## Information shown
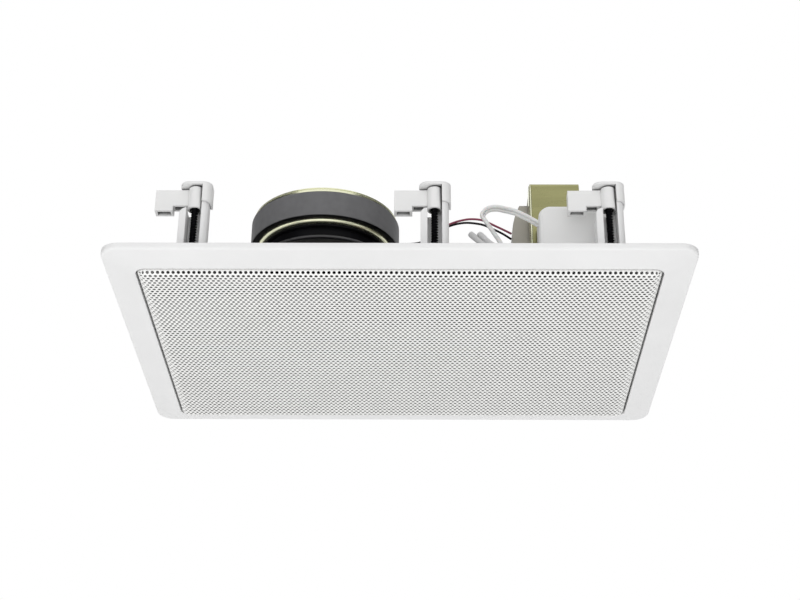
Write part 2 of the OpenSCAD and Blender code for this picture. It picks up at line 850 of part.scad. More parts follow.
// Swinging dog, parked with its arm along -x
module dog(seat) {
    arm_top = barrel_z + barrel_h - arm_top_drop;
    color("white")
    at_clamp(seat)
        difference() {
            union() {
                translate([0, 0, barrel_z])
                    cylinder(r = barrel_r, h = barrel_h);
                translate([-arm_reach, 0, web_z])
                    cube([arm_reach, arm_t, arm_top - web_z]);
                translate([-arm_reach, 0, barrel_z])
                    cube([pad_l, arm_t, arm_top - barrel_z]);
            }
            translate([0, 0, barrel_z - cut])
                cylinder(r = dog_bore_r, h = barrel_h + 2 * cut);
            translate([0, 0, barrel_z - cut])
                cylinder(r = barrel_r - socket_wall, h = cut + socket_depth);
            translate([-arm_reach + pocket_wall, pocket_wall, barrel_z - cut])
                cube([pad_l - 2 * pocket_wall, arm_t - 2 * pocket_wall, pocket_depth + cut]);
            translate([-arm_reach + pad_l + pocket_wall / 2, pocket_wall, web_z - cut])
                cube([
                    arm_reach - pad_l - barrel_r - 2 * pocket_wall,
                    arm_t - 2 * pocket_wall,
                    pocket_depth / 2 + cut
                ]);
        }
}

// Clamp screw with its head in the pocket behind the grille
module clamp_screw(seat) {
    z = ledge_z + head_slit;
    color("black")
    at_clamp(seat)
        difference() {
            union() {
                translate([0, 0, z])
                    cylinder(r = head_r, h = head_h);
                translate([0, 0, z])
                    cylinder(r = screw_r, h = cap_z + tip_depth - slit - z);
            }
            for (turn = [0, 90])
                rotate([0, 0, turn])
                    translate([-cross_l / 2, -cross_w / 2, z - cut])
                        cube([cross_l, cross_w, cut + cross_depth]);
        }
}

// Outline of the cap: round over the dog, flush round the column, with a tongue over the back wall
module cap_outline() {
    half = channel_w / 2;
    front = column_w + cap_wall;
    left = cap_round_r - cap_left;
    intersection() {
        translate([left, cap_round_r - front])
            circle(cap_round_r);
        translate([-cap_left, -front])
            square([cap_left, front + cap_lip_y]);
    }
    translate([left, -front])
        square([half - left, front + cap_lip_y]);
    translate([half, 0])
        circle(front);
    translate([half - cut, 0])
        square([cut + front, column_back_y + cap_wall]);
    translate([wall_rise_x, 0])
        square([half + column_rib_w - wall_rise_x, post_back_y]);
}

module cap(seat) {
    half = channel_w / 2;
    color("white")
    at_clamp(seat)
        difference() {
            union() {
                translate([0, 0, cap_z])
                    linear_extrude(cap_t)
                        cap_outline();
                translate([half, 0, cap_seam_z])
                    linear_extrude(cap_z - cap_seam_z)
                        column_outline(cap_wall);
            }
            translate([half, 0, cap_seam_z - cut])
                linear_extrude(cut + column_top_z + thin_slit - cap_seam_z) {
                    column_outline(slit);
                    translate([-slit, -column_w - slit])
                        square([2 * slit, column_w + column_back_y + 2 * slit]);
                    translate([-slit, 0])
                        square([column_rib_w + 2 * slit, post_back_y]);
                }
            translate([0, 0, cap_z - cut])
                cylinder(r = screw_bore_r, h = cut + tip_depth);
        }
}

// Transformer

module trafo_feet() {
    for (side = [-1, 1])
        translate([trafo_x, core_y + lamination_w / 2 + side * (lamination_w - foot_l) / 2, 0])
            children();
}

// Moulded pillars under the bracket's feet
module trafo_pedestals() {
    trafo_feet()
        translate([-stack_t / 2, -foot_l / 2, baffle_z])
            cube([stack_t, foot_l, pedestal_z - baffle_z]);
}

module trafo_screw_holes() {
    trafo_feet()
        translate([0, 0, baffle_z - cut])
            cylinder(r = foot_hole_r, h = pedestal_z - baffle_z + 2 * cut);
}

// Stack of laminations with the two windows that the coil fills
module transformer_core() {
    color("gray")
        difference() {
            translate([trafo_x - stack_t / 2, core_y, core_z])
                cube([stack_t, lamination_w, lamination_h]);
            for (side = [-1, 1])
                translate([trafo_x, core_y + lamination_w / 2, core_z + lamination_h / 2])
                    translate([0, side * 3 * window_w / 2, 0])
                        cube([stack_t + 2 * cut, window_w, window_h], center = true);
        }
}

// Taped winding that bulges out of both faces of the stack
module transformer_coil() {
    mid_z = core_z + lamination_h / 2;
    half = stack_t / 2 + coil_belly;
    color("darkgray")
        for (side = [-1, 1])
            translate([trafo_x, core_y + lamination_w / 2, mid_z])
                mirror([side < 0 ? 1 : 0, 0, 0])
                    intersection() {
                        translate([stack_t / 2 + coil_clear, -coil_w / 2, -coil_h / 2])
                            cube([coil_belly, coil_w, coil_h]);
                        translate([half - coil_bow_r, 0, -coil_bow_drop])
                            rotate([90, 0, 0])
                                cylinder(r = coil_bow_r, h = 2 * coil_w, center = true, $fn = 96);
                    }
}

// Strap over the stack, with a foot at each end
module transformer_bracket() {
    inner_w = lamination_w + 2 * thin_slit;
    outer_w = inner_w + 2 * bracket_t;
    top = trafo_top_z + thin_slit;
    color("darkkhaki")
    difference() {
        union() {
            translate([trafo_x - stack_t / 2, core_y + lamination_w / 2, 0])
                rotate([90, 0, 90])
                    linear_extrude(stack_t)
                        difference() {
                            union() {
                                translate([-outer_w / 2, pedestal_z])
                                    square([outer_w, top - bracket_corner_r - pedestal_z]);
                                translate([-outer_w / 2 + bracket_corner_r, pedestal_z])
                                    square([outer_w - 2 * bracket_corner_r, top - pedestal_z]);
                                for (side = [-1, 1])
                                    translate([side * (outer_w / 2 - bracket_corner_r), top - bracket_corner_r])
                                        circle(bracket_corner_r);
                            }
                            translate([-inner_w / 2, pedestal_z - cut])
                                square([inner_w, top - bracket_t - pedestal_z + cut]);
                        }
            trafo_feet()
                translate([-stack_t / 2, -foot_l / 2 - slit, pedestal_z])
                    cube([stack_t, foot_l + 2 * slit, bracket_t]);
        }
        trafo_feet()
            translate([0, 0, pedestal_z - cut])
                cylinder(r = foot_hole_r, h = bracket_t + 2 * cut);
    }
}

// Screw with its head on the front of the baffle
module long_screw(length) {
    translate([0, 0, baffle_z - long_head_h])
        cylinder(r = long_head_r, h = long_head_h);
    translate([0, 0, baffle_z - long_head_h])
        cylinder(r = long_screw_r, h = long_head_h + length);
}

module transformer_screws() {
    color("silver")
        trafo_feet()
            long_screw(pedestal_z - baffle_z + 2 * bracket_t);
}

// Connection box

// Front outline of the cover, grown or shrunk by a margin
module box_outline(margin) {
    w = box_w + 2 * margin;
    r = box_corner_r + margin;
    h = box_top_z - box_z + margin;
    translate([-w / 2, 0])
        square([w, h - r]);
    translate([-w / 2 + r, 0])
        square([w - 2 * r, h]);
    for (side = [-1, 1])
        translate([side * (w / 2 - r), h - r])
            circle(r);
}

module on_box() {
    translate([box_left_x + box_w / 2, box_front_y + box_d, box_z])
        children();
}

module box_screw_places() {
    for (share = box_screw_shares)
        translate([box_left_x + box_w * share, box_front_y + box_d / 2, 0])
            children();
}

module box_cover() {
    color("white")
    difference() {
        on_box()
            rotate([90, 0, 0])
                difference() {
                    hull() {
                        linear_extrude(box_d - box_edge_r)
                            box_outline(0);
                        linear_extrude(box_d - box_edge_r * box_edge_share)
                            box_outline(-box_edge_r * box_edge_share);
                        linear_extrude(box_d)
                            box_outline(-box_edge_r);
                    }
                    translate([0, 0, -cut])
                        linear_extrude(box_d - box_wall + cut)
                            difference() {
                                box_outline(-box_wall);
                                translate([-box_w, -cut])
                                    square([2 * box_w, cut + box_wall]);
                            }
                }
        box_screw_places()
            translate([0, 0, box_z - cut])
                cylinder(r = long_screw_r + thin_slit, h = box_boss_h);
        translate([box_left_x - cut, port_y, port_z])
            rotate([0, 90, 0])
                cylinder(r = port_r, h = box_wall + 2 * cut);
        translate([box_left_x + box_w - box_wall - cut, port_y, entry_z])
            rotate([0, 90, 0])
                cylinder(r = entry_r, h = box_wall + 2 * cut);
    }
}

module box_base() {
    color("gainsboro")
        on_box()
            rotate([90, 0, 0])
                linear_extrude(base_t)
                    difference() {
                        box_outline(-box_wall - thin_slit);
                        translate([-box_w, -cut])
                            square([2 * box_w, cut + box_wall + thin_slit]);
                        for (side = [-1, 1])
                            translate([side * base_screw_x, block_h])
                                circle(box_screw_r + thin_slit);
                    }
}

module terminal_block() {
    color("ivory")
        on_box()
            translate([-block_w / 2, -base_t - block_d, block_h / 2])
                difference() {
                    cube([block_w, block_d, block_h]);
                    for (k = [1 : wire_holes])
                        translate([block_w * (k - 1 / 2) / wire_holes, -cut, block_h / 2])
                            rotate([-90, 0, 0])
                                cylinder(r = wire_hole_r, h = block_d / 2);
                }
}

module box_screws() {
    color("silver")
        on_box()
            for (side = [-1, 1])
                translate([side * base_screw_x, 0, block_h])
                    rotate([90, 0, 0]) {
                        translate([0, 0, -base_t])
                            cylinder(r = box_screw_head_r, h = base_t);
                        cylinder(r = box_screw_r, h = 3 * base_t);
                    }
    color("silver")
        box_screw_places()
            long_screw(baffle_t + box_boss_h - 2 * cut);
}

// Leads

module at_corner() {
    translate([frame_w / 2, -frame_d / 2, 0])
        children();
}

// Flat twin cable: two cores side by side, parted at their ends
module supply_cable() {
    color("white")
    at_corner() {
        for (side = [-1, 1])
            translate([0, side * twin_pitch / 2, 0])
                lead(supply_route, twin_r);
        for (route = tail_routes)
            lead(route, lead_r);
    }
}

module red_lead() {
    color("darkred")
        lead(between(lug_tips[0], coil_ends[0], red_shares), lead_r);
}

module black_lead() {
    color("black")
        lead(between(lug_tips[1], coil_ends[1], black_shares), lead_r);
}

module primary_leads() {
    color("whitesmoke")
    at_corner()
        for (route = primary_routes)
            lead(route, lead_r);
}

// Closed-end crimp caps where the cable meets the transformer's leads
module crimp_connectors() {
    color("lightgray")
    at_corner()
        for (k = [0, 1])
            let (
                axis = crimp_tips[k] - crimp_feet[k],
                length = norm(axis)
            )
            translate(crimp_feet[k])
                rotate([0, acos(axis[2] / length), atan2(axis[1], axis[0])])
                    difference() {
                        union() {
                            cylinder(r = crimp_foot_r, h = length * crimp_foot_share);
                            cylinder(r = crimp_tip_r, h = length);
                        }
                        translate([0, 0, -cut])
                            cylinder(r = crimp_socket_r, h = cut + length * crimp_socket_share);
                    }
}

front_frame();
grille();
grille_cloth();
basket();
basket_gasket();
front_plate();
magnet();
yoke();
cone();
surround();
dust_cap();
voice_coil();
spider();
terminal_strip();
driver_screws();
dog(seats[0]);  // dog_near_left
dog(seats[1]);  // dog_near_middle
dog(seats[2]);  // dog_near_right
dog(seats[3]);  // dog_far_left
dog(seats[4]);  // dog_far_middle
dog(seats[5]);  // dog_far_right
clamp_screw(seats[0]);  // screw_near_left
clamp_screw(seats[1]);  // screw_near_middle
clamp_screw(seats[2]);  // screw_near_right
clamp_screw(seats[3]);  // screw_far_left
clamp_screw(seats[4]);  // screw_far_middle
clamp_screw(seats[5]);  // screw_far_right
cap(seats[0]);  // cap_near_left
cap(seats[1]);  // cap_near_middle
cap(seats[2]);  // cap_near_right
cap(seats[3]);  // cap_far_left
cap(seats[4]);  // cap_far_middle
cap(seats[5]);  // cap_far_right
transformer_core();
transformer_coil();
transformer_bracket();
transformer_screws();
box_cover();
box_base();
terminal_block();
box_screws();
supply_cable();
red_lead();
black_lead();
primary_leads();
crimp_connectors();
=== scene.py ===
"""Looks of a rectangular ceiling speaker that lies face down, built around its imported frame."""
import json
import math

import bmesh
import bpy
from mathutils import Matrix, Vector


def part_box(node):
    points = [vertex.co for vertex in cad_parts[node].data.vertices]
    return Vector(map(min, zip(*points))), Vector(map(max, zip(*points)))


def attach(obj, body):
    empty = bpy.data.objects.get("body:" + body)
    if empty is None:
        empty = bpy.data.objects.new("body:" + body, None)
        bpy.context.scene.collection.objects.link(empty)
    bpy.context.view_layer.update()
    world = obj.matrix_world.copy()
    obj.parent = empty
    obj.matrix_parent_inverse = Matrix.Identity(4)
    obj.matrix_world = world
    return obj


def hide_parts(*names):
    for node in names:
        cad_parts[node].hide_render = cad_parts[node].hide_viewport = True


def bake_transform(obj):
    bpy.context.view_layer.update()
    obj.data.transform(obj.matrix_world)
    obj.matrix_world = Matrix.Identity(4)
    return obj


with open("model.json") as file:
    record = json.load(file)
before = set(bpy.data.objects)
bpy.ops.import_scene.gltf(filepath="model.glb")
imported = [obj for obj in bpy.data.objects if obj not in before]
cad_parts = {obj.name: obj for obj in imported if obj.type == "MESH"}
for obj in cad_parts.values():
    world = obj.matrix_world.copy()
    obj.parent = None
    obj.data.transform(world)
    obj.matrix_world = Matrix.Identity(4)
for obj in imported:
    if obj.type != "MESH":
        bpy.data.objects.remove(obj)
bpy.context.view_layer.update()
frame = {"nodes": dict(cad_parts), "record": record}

MM = 0.001
SEATS = ["near_left", "near_middle", "near_right", "far_left", "far_middle", "far_right"]


# Camera

# Fitted to the corners of the frame and the grille; angles in degrees
CAMERA_PLACE = Vector((13.8, -1020.2, -502.5)) * MM
CAMERA_YAW = 0.831
CAMERA_PITCH = 28.18
CAMERA_ROLL = 0.486
FOCAL_PIXELS = 1538.0
PHOTO_WIDTH = 800
SENSOR_WIDTH = 36.0
CLIP_RANGE = (0.01, 50.0)


def make_camera():
    """The camera of the photograph: in front of the object and below it, looking up."""
    yaw, pitch, roll = (math.radians(a) for a in (CAMERA_YAW, CAMERA_PITCH, CAMERA_ROLL))
    forward = Vector((-math.sin(yaw) * math.cos(pitch),
                      math.cos(yaw) * math.cos(pitch),
                      math.sin(pitch)))
    level = Vector((math.cos(yaw), math.sin(yaw), 0.0))
    upright = level.cross(forward)
    right = level * math.cos(roll) + upright * math.sin(roll)
    up = upright * math.cos(roll) - level * math.sin(roll)
    data = bpy.data.cameras.new("camera")
    data.sensor_width = SENSOR_WIDTH
    data.lens = FOCAL_PIXELS / PHOTO_WIDTH * SENSOR_WIDTH
    data.clip_start, data.clip_end = CLIP_RANGE
    camera = bpy.data.objects.new("camera", data)
    bpy.context.collection.objects.link(camera)
    turn = Matrix((right, up, -forward)).transposed().to_4x4()
    camera.matrix_world = Matrix.Translation(CAMERA_PLACE) @ turn
    bpy.context.scene.camera = camera


# Surroundings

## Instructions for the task
Return, word for word, each line from the line that contains "obj.data.transform(obj.matrix_world)" to the end of the listing above; include both end lines and nothing else.

## Solution to this task
    obj.data.transform(obj.matrix_world)
    obj.matrix_world = Matrix.Identity(4)
    return obj


with open("model.json") as file:
    record = json.load(file)
before = set(bpy.data.objects)
bpy.ops.import_scene.gltf(filepath="model.glb")
imported = [obj for obj in bpy.data.objects if obj not in before]
cad_parts = {obj.name: obj for obj in imported if obj.type == "MESH"}
for obj in cad_parts.values():
    world = obj.matrix_world.copy()
    obj.parent = None
    obj.data.transform(world)
    obj.matrix_world = Matrix.Identity(4)
for obj in imported:
    if obj.type != "MESH":
        bpy.data.objects.remove(obj)
bpy.context.view_layer.update()
frame = {"nodes": dict(cad_parts), "record": record}

MM = 0.001
SEATS = ["near_left", "near_middle", "near_right", "far_left", "far_middle", "far_right"]


# Camera

# Fitted to the corners of the frame and the grille; angles in degrees
CAMERA_PLACE = Vector((13.8, -1020.2, -502.5)) * MM
CAMERA_YAW = 0.831
CAMERA_PITCH = 28.18
CAMERA_ROLL = 0.486
FOCAL_PIXELS = 1538.0
PHOTO_WIDTH = 800
SENSOR_WIDTH = 36.0
CLIP_RANGE = (0.01, 50.0)


def make_camera():
    """The camera of the photograph: in front of the object and below it, looking up."""
    yaw, pitch, roll = (math.radians(a) for a in (CAMERA_YAW, CAMERA_PITCH, CAMERA_ROLL))
    forward = Vector((-math.sin(yaw) * math.cos(pitch),
                      math.cos(yaw) * math.cos(pitch),
                      math.sin(pitch)))
    level = Vector((math.cos(yaw), math.sin(yaw), 0.0))
    upright = level.cross(forward)
    right = level * math.cos(roll) + upright * math.sin(roll)
    up = upright * math.cos(roll) - level * math.sin(roll)
    data = bpy.data.cameras.new("camera")
    data.sensor_width = SENSOR_WIDTH
    data.lens = FOCAL_PIXELS / PHOTO_WIDTH * SENSOR_WIDTH
    data.clip_start, data.clip_end = CLIP_RANGE
    camera = bpy.data.objects.new("camera", data)
    bpy.context.collection.objects.link(camera)
    turn = Matrix((right, up, -forward)).transposed().to_4x4()
    camera.matrix_world = Matrix.Translation(CAMERA_PLACE) @ turn
    bpy.context.scene.camera = camera


# Surroundings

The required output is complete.